[Written exercise]: Repeat exactly the stretch of lines from the line containing "Write part 2" through the line containing "Z through centre.", both included, and nothing else.

[Excerpted data]:

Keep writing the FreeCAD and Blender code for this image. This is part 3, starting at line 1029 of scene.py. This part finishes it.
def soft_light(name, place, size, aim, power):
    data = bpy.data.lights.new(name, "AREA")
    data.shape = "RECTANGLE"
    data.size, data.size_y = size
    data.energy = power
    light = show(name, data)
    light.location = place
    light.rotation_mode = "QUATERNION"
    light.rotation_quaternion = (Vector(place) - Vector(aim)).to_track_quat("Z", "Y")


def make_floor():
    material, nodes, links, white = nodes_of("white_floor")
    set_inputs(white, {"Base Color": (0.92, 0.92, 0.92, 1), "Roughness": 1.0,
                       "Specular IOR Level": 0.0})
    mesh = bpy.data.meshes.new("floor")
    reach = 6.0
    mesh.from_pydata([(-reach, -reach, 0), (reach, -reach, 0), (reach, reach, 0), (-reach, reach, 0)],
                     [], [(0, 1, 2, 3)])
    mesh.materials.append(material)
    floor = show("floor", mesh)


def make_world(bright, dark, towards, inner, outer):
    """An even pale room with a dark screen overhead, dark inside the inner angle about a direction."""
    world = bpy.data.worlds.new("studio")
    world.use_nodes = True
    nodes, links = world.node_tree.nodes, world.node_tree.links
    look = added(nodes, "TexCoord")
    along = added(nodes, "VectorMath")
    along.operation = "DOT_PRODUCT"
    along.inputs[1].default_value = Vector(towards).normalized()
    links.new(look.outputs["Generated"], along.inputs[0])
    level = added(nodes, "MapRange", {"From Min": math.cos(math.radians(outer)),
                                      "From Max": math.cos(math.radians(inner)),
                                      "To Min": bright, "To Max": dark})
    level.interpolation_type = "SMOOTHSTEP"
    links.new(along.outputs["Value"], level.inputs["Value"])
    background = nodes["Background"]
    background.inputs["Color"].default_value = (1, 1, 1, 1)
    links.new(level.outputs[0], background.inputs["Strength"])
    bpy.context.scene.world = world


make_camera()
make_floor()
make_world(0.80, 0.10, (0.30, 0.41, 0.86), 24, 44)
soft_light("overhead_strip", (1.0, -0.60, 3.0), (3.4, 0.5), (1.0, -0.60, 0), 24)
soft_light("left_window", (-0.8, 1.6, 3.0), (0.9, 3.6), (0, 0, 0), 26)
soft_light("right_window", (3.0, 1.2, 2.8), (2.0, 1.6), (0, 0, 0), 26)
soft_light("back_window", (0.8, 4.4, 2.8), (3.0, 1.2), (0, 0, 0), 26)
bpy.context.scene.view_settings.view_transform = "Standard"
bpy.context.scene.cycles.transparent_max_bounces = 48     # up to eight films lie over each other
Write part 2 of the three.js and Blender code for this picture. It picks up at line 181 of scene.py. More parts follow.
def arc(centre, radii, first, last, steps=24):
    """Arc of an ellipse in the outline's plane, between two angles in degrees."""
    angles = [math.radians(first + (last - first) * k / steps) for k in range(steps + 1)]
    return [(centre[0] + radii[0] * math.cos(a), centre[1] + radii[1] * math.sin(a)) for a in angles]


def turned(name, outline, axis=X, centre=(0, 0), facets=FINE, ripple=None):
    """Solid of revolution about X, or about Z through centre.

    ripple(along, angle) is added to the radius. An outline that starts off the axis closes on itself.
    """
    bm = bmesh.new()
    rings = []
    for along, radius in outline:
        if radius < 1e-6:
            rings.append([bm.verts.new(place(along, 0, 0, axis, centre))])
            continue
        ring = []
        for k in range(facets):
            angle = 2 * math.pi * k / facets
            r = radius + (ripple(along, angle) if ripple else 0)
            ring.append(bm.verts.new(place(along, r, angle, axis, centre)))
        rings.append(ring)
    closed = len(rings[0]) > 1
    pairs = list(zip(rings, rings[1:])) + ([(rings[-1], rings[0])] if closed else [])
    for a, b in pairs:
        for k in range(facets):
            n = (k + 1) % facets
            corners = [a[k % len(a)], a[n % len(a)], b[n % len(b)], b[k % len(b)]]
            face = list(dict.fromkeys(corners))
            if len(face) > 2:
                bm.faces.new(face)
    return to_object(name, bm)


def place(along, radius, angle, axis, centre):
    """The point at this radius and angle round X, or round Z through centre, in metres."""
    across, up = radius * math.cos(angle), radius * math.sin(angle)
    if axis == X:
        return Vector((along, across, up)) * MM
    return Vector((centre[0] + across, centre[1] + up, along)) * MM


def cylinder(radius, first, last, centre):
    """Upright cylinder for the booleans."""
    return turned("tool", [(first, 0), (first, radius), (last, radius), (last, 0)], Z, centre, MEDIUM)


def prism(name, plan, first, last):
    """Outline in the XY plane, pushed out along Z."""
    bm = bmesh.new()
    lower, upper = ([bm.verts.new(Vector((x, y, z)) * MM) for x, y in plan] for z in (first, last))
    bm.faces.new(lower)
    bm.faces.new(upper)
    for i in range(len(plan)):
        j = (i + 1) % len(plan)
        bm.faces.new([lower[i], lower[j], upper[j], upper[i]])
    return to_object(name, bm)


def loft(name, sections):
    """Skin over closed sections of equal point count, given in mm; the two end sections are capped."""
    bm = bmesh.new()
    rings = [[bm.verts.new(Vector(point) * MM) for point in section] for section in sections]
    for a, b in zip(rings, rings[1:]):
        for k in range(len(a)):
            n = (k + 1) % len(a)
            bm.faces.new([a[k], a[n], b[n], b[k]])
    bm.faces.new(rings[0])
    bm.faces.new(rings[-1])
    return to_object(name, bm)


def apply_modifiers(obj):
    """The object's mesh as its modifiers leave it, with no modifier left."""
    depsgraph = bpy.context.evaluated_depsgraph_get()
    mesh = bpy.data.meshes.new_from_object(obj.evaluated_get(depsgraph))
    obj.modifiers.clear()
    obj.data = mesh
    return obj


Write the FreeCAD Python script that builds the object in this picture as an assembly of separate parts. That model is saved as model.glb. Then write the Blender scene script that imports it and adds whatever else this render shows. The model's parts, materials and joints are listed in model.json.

[Written answer]:
Write part 2 of the three.js and Blender code for this picture. It picks up at line 181 of scene.py. More parts follow.
def arc(centre, radii, first, last, steps=24):
    """Arc of an ellipse in the outline's plane, between two angles in degrees."""
    angles = [math.radians(first + (last - first) * k / steps) for k in range(steps + 1)]
    return [(centre[0] + radii[0] * math.cos(a), centre[1] + radii[1] * math.sin(a)) for a in angles]


def turned(name, outline, axis=X, centre=(0, 0), facets=FINE, ripple=None):
    """Solid of revolution about X, or about Z through centre.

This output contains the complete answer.